Deivi Santizo remembers what it was like. She came to America from Guatemala with her family when she was only 4. When she started school, her lessons were in English — not her native Spanish.
“I struggled a lot with reading,” Santizo said. “Some of the words were very hard. It's not my language.”
But she worked hard, pressed ahead and now teaches elementary students. This summer, she spent time with children who reminded her of herself: a struggling reader.
“Never give up,” Santizo said. “That's what I want them to understand.”
The Oklahoma City school district, like many districts across the state, is giving extra attention to young children who can't read well.

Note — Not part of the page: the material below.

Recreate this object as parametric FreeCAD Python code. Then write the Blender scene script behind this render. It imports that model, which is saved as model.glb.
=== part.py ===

This summer, the district hosted a free, two-week reading camp for students who will be in third grade this fall.
This coming school year will be key for those children. This is the first group to be affected by a new law that requires third-graders to read on grade level, or be held back.

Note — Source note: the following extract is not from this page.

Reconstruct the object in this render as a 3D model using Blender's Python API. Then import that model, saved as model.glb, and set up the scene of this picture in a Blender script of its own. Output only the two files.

In Oklahoma City, about half of third-graders aren't reading on grade level.
“A lot of remediation right now is the key to these kids reading on grade level,” said Teri Brecheen, executive director of literacy and early childhood education for the state Education Department. “... I hope for the children's sake that the districts are doing the reading research and doing the correct intervention.”
With the right intervention, as many as 98 percent of children can read on level with their peers, Brecheen said.
Third grade is a turning point for many students, she said. Nearly all children who aren't reading with their peers by that age will never catch up.
There will be some wiggle room for children with special needs. The law allows for six exemptions, such as disabilities.
But most students who are behind will have to catch up.
Oklahoma City officials are planning interventions throughout the year for students who are behind, said Pat Hunt, executive director of elementary education.
But one of the solutions was the summer camp.
At Heronville Elementary, Santizo paced quietly around student desks. They were working on vocabulary.
“Put it in your own words,” Santizo said. “What is a characteristic of your body?”
A girl with silky black bangs and a long braid over her shoulder thought a moment. “Brown eyes?”
“Brown eyes — very good,” said Santizo, who normally works at Westwood Elementary during the school year.
Students from throughout the district came to five hub elementary schools: Columbus, Heronville, Lee, Stand Watie and Van Buren.
They talked about sequence of events and cause and effect. They focused on things like phonics and vocabulary. Everything was couched around American heroes, such as Abraham Lincoln or Martin Luther King Jr.
They had homework every night, and they did it. They checked out books to take home and read.
Santizo said the teachers are honest with their students: If you can't read on grade level next year, you can't move on.
So the time for encouragement, progress and learning is now, she said. They must have confidence to catch up.
“Some of them shut down because they can't understand,” Santizo said.
Enrollment at the five camp sites varied between more than 500 to about 650 each day. Pre- and post-camp tests showed students generally improved and some were bumped across the magic line of proficiency.
Before camp, about 5 percent of the struggling readers were considered proficient. After, about 13 percent were.
“That will help those students be more proficient and have more confidence,” said Wilbur House, executive director of curriculum development for Oklahoma City Public Schools.
Officials already are looking to next summer and hoping twice as many kids come. They may add more time per day or more days total. The camp also might move to the weeks preceding the start of school.
The law puts pressure on teachers and administrators to get it right for students, House said.
“You performance in reading is a direct indicator for your performance in school,” he said. “ ... The pressure should really be on the teachers because we have to do a better job to help these students learn to read.”